§ Task objective
Extract all of the data and reproduce it precisely.

####################

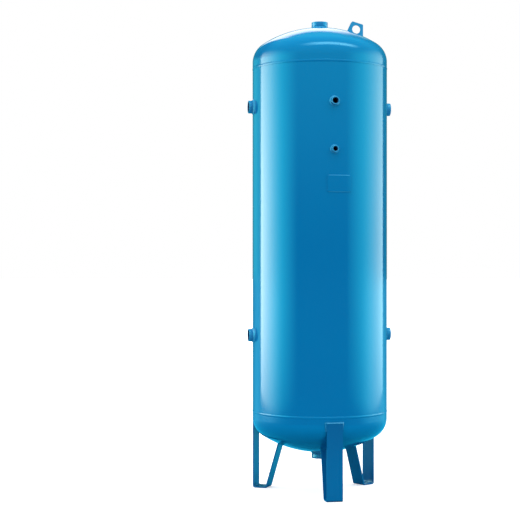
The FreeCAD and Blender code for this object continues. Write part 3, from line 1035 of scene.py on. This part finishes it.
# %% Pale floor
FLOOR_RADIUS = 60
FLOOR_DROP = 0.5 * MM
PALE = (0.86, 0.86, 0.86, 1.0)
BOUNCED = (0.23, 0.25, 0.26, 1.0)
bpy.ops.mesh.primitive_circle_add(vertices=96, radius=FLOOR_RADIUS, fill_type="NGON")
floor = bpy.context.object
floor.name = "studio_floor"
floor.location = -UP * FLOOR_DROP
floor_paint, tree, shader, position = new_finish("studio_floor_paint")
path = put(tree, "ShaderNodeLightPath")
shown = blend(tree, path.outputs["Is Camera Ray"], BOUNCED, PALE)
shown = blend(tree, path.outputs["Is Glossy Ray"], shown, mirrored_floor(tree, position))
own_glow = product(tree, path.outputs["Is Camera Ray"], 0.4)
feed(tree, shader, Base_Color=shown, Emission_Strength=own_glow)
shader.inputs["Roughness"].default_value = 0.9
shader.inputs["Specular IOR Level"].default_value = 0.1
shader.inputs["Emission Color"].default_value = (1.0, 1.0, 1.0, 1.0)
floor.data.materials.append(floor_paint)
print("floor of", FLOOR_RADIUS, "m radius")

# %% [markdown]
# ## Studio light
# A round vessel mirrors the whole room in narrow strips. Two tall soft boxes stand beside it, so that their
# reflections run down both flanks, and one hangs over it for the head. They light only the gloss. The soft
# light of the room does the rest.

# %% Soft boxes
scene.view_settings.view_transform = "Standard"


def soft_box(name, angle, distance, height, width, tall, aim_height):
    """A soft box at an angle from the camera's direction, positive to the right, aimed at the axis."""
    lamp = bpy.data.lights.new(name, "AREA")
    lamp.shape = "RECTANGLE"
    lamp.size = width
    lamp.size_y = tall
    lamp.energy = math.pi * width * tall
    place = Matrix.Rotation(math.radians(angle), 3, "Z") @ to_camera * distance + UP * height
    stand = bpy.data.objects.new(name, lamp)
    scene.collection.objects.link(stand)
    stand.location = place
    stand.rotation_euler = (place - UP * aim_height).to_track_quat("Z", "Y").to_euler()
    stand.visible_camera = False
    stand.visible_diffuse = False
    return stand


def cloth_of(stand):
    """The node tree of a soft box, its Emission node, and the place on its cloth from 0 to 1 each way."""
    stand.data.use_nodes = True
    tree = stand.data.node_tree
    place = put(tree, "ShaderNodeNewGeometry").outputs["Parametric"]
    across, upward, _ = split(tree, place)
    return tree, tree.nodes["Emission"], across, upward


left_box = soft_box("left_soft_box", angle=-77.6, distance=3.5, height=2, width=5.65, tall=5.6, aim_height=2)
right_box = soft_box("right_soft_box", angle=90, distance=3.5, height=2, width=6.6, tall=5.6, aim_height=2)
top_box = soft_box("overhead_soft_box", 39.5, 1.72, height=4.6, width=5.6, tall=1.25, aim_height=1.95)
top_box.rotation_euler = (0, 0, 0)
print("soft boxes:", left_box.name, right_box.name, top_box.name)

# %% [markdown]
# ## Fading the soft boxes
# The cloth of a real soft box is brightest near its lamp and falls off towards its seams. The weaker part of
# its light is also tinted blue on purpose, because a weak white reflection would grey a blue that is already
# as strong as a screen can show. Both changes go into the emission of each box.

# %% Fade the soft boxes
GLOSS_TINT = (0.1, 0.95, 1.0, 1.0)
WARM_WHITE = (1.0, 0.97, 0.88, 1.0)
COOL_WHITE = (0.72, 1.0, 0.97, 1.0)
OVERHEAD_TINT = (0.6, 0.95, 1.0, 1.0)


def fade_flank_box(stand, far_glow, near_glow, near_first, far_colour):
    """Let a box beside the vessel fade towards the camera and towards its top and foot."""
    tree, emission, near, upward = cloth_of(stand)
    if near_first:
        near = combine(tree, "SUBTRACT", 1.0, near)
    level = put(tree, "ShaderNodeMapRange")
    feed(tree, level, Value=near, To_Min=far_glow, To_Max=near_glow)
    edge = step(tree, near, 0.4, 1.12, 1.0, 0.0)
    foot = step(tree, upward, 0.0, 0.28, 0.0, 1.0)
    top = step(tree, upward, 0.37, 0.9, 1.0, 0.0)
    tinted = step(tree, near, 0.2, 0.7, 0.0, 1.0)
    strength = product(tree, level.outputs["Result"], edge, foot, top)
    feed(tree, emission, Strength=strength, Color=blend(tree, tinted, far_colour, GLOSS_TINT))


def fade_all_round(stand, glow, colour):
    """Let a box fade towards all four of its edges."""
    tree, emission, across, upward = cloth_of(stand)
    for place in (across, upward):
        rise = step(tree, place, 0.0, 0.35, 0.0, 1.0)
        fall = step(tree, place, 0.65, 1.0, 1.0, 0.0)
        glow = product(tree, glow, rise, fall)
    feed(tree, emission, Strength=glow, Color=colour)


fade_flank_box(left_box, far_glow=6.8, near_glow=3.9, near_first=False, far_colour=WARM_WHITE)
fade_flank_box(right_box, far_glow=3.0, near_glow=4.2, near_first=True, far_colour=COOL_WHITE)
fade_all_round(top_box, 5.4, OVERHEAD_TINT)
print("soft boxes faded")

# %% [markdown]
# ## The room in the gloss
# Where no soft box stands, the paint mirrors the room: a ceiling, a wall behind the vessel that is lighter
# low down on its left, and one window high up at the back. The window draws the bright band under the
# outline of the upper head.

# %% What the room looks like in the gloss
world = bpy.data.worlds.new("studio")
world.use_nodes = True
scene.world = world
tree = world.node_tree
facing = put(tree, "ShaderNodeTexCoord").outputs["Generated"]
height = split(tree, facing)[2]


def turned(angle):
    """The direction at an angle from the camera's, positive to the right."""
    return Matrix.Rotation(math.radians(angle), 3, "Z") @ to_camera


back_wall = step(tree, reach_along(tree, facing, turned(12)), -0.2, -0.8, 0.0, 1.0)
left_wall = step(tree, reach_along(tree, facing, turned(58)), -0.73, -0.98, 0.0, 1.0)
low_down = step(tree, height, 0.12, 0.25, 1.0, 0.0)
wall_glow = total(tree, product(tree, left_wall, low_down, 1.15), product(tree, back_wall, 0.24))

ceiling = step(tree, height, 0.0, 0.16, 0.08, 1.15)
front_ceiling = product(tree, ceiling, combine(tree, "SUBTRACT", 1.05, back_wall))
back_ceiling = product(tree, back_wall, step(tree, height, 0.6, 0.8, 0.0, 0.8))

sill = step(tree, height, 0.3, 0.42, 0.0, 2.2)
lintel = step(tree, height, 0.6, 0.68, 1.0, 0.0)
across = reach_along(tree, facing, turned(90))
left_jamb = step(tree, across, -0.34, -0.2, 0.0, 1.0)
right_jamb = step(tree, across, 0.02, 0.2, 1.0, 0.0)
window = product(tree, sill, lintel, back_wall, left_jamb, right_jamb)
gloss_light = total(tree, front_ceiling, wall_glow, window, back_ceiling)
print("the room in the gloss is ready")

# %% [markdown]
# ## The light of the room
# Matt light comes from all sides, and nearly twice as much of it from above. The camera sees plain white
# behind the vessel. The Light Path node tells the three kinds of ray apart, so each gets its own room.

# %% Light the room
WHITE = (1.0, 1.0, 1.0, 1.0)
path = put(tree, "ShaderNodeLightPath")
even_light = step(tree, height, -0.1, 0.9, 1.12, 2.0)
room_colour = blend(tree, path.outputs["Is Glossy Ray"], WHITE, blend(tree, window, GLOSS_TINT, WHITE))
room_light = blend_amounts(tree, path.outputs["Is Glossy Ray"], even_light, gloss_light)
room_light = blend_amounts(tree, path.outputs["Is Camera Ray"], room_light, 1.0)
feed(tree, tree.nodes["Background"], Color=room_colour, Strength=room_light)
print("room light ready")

####################

§ The solution
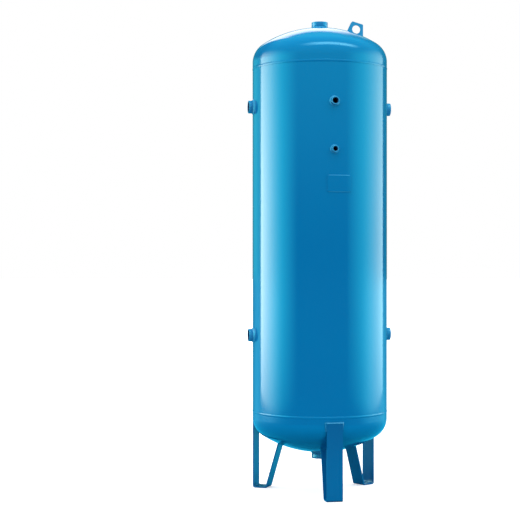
The FreeCAD and Blender code for this object continues. Write part 3, from line 1035 of scene.py on. This part finishes it.
# %% Pale floor
FLOOR_RADIUS = 60
FLOOR_DROP = 0.5 * MM
PALE = (0.86, 0.86, 0.86, 1.0)
BOUNCED = (0.23, 0.25, 0.26, 1.0)
bpy.ops.mesh.primitive_circle_add(vertices=96, radius=FLOOR_RADIUS, fill_type="NGON")
floor = bpy.context.object
floor.name = "studio_floor"
floor.location = -UP * FLOOR_DROP
floor_paint, tree, shader, position = new_finish("studio_floor_paint")
path = put(tree, "ShaderNodeLightPath")
shown = blend(tree, path.outputs["Is Camera Ray"], BOUNCED, PALE)
shown = blend(tree, path.outputs["Is Glossy Ray"], shown, mirrored_floor(tree, position))
own_glow = product(tree, path.outputs["Is Camera Ray"], 0.4)
feed(tree, shader, Base_Color=shown, Emission_Strength=own_glow)
shader.inputs["Roughness"].default_value = 0.9
shader.inputs["Specular IOR Level"].default_value = 0.1
shader.inputs["Emission Color"].default_value = (1.0, 1.0, 1.0, 1.0)
floor.data.materials.append(floor_paint)
print("floor of", FLOOR_RADIUS, "m radius")

# %% [markdown]
# ## Studio light
# A round vessel mirrors the whole room in narrow strips. Two tall soft boxes stand beside it, so that their
# reflections run down both flanks, and one hangs over it for the head. They light only the gloss. The soft
# light of the room does the rest.

# %% Soft boxes
scene.view_settings.view_transform = "Standard"


def soft_box(name, angle, distance, height, width, tall, aim_height):
    """A soft box at an angle from the camera's direction, positive to the right, aimed at the axis."""
    lamp = bpy.data.lights.new(name, "AREA")
    lamp.shape = "RECTANGLE"
    lamp.size = width
    lamp.size_y = tall
    lamp.energy = math.pi * width * tall
    place = Matrix.Rotation(math.radians(angle), 3, "Z") @ to_camera * distance + UP * height
    stand = bpy.data.objects.new(name, lamp)
    scene.collection.objects.link(stand)
    stand.location = place
    stand.rotation_euler = (place - UP * aim_height).to_track_quat("Z", "Y").to_euler()
    stand.visible_camera = False
    stand.visible_diffuse = False
    return stand


def cloth_of(stand):
    """The node tree of a soft box, its Emission node, and the place on its cloth from 0 to 1 each way."""
    stand.data.use_nodes = True
    tree = stand.data.node_tree
    place = put(tree, "ShaderNodeNewGeometry").outputs["Parametric"]
    across, upward, _ = split(tree, place)
    return tree, tree.nodes["Emission"], across, upward


left_box = soft_box("left_soft_box", angle=-77.6, distance=3.5, height=2, width=5.65, tall=5.6, aim_height=2)
right_box = soft_box("right_soft_box", angle=90, distance=3.5, height=2, width=6.6, tall=5.6, aim_height=2)
top_box = soft_box("overhead_soft_box", 39.5, 1.72, height=4.6, width=5.6, tall=1.25, aim_height=1.95)
top_box.rotation_euler = (0, 0, 0)
print("soft boxes:", left_box.name, right_box.name, top_box.name)

# %% [markdown]
# ## Fading the soft boxes
# The cloth of a real soft box is brightest near its lamp and falls off towards its seams. The weaker part of
# its light is also tinted blue on purpose, because a weak white reflection would grey a blue that is already
# as strong as a screen can show. Both changes go into the emission of each box.

# %% Fade the soft boxes
GLOSS_TINT = (0.1, 0.95, 1.0, 1.0)
WARM_WHITE = (1.0, 0.97, 0.88, 1.0)
COOL_WHITE = (0.72, 1.0, 0.97, 1.0)
OVERHEAD_TINT = (0.6, 0.95, 1.0, 1.0)


def fade_flank_box(stand, far_glow, near_glow, near_first, far_colour):
    """Let a box beside the vessel fade towards the camera and towards its top and foot."""
    tree, emission, near, upward = cloth_of(stand)
    if near_first:
        near = combine(tree, "SUBTRACT", 1.0, near)
    level = put(tree, "ShaderNodeMapRange")
    feed(tree, level, Value=near, To_Min=far_glow, To_Max=near_glow)
    edge = step(tree, near, 0.4, 1.12, 1.0, 0.0)
    foot = step(tree, upward, 0.0, 0.28, 0.0, 1.0)
    top = step(tree, upward, 0.37, 0.9, 1.0, 0.0)
    tinted = step(tree, near, 0.2, 0.7, 0.0, 1.0)
    strength = product(tree, level.outputs["Result"], edge, foot, top)
    feed(tree, emission, Strength=strength, Color=blend(tree, tinted, far_colour, GLOSS_TINT))


def fade_all_round(stand, glow, colour):
    """Let a box fade towards all four of its edges."""
    tree, emission, across, upward = cloth_of(stand)
    for place in (across, upward):
        rise = step(tree, place, 0.0, 0.35, 0.0, 1.0)
        fall = step(tree, place, 0.65, 1.0, 1.0, 0.0)
        glow = product(tree, glow, rise, fall)
    feed(tree, emission, Strength=glow, Color=colour)


fade_flank_box(left_box, far_glow=6.8, near_glow=3.9, near_first=False, far_colour=WARM_WHITE)
fade_flank_box(right_box, far_glow=3.0, near_glow=4.2, near_first=True, far_colour=COOL_WHITE)
fade_all_round(top_box, 5.4, OVERHEAD_TINT)
print("soft boxes faded")

# %% [markdown]
# ## The room in the gloss
# Where no soft box stands, the paint mirrors the room: a ceiling, a wall behind the vessel that is lighter
# low down on its left, and one window high up at the back. The window draws the bright band under the
# outline of the upper head.

# %% What the room looks like in the gloss
world = bpy.data.worlds.new("studio")
world.use_nodes = True
scene.world = world
tree = world.node_tree
facing = put(tree, "ShaderNodeTexCoord").outputs["Generated"]
height = split(tree, facing)[2]


def turned(angle):
    """The direction at an angle from the camera's, positive to the right."""
    return Matrix.Rotation(math.radians(angle), 3, "Z") @ to_camera


back_wall = step(tree, reach_along(tree, facing, turned(12)), -0.2, -0.8, 0.0, 1.0)
left_wall = step(tree, reach_along(tree, facing, turned(58)), -0.73, -0.98, 0.0, 1.0)
low_down = step(tree, height, 0.12, 0.25, 1.0, 0.0)
wall_glow = total(tree, product(tree, left_wall, low_down, 1.15), product(tree, back_wall, 0.24))

ceiling = step(tree, height, 0.0, 0.16, 0.08, 1.15)
front_ceiling = product(tree, ceiling, combine(tree, "SUBTRACT", 1.05, back_wall))
back_ceiling = product(tree, back_wall, step(tree, height, 0.6, 0.8, 0.0, 0.8))

sill = step(tree, height, 0.3, 0.42, 0.0, 2.2)
lintel = step(tree, height, 0.6, 0.68, 1.0, 0.0)
across = reach_along(tree, facing, turned(90))
left_jamb = step(tree, across, -0.34, -0.2, 0.0, 1.0)
right_jamb = step(tree, across, 0.02, 0.2, 1.0, 0.0)
window = product(tree, sill, lintel, back_wall, left_jamb, right_jamb)
gloss_light = total(tree, front_ceiling, wall_glow, window, back_ceiling)
print("the room in the gloss is ready")

# %% [markdown]
# ## The light of the room
# Matt light comes from all sides, and nearly twice as much of it from above. The camera sees plain white
# behind the vessel. The Light Path node tells the three kinds of ray apart, so each gets its own room.

# %% Light the room
WHITE = (1.0, 1.0, 1.0, 1.0)
path = put(tree, "ShaderNodeLightPath")
even_light = step(tree, height, -0.1, 0.9, 1.12, 2.0)
room_colour = blend(tree, path.outputs["Is Glossy Ray"], WHITE, blend(tree, window, GLOSS_TINT, WHITE))
room_light = blend_amounts(tree, path.outputs["Is Glossy Ray"], even_light, gloss_light)
room_light = blend_amounts(tree, path.outputs["Is Camera Ray"], room_light, 1.0)
feed(tree, tree.nodes["Background"], Color=room_colour, Strength=room_light)
print("room light ready")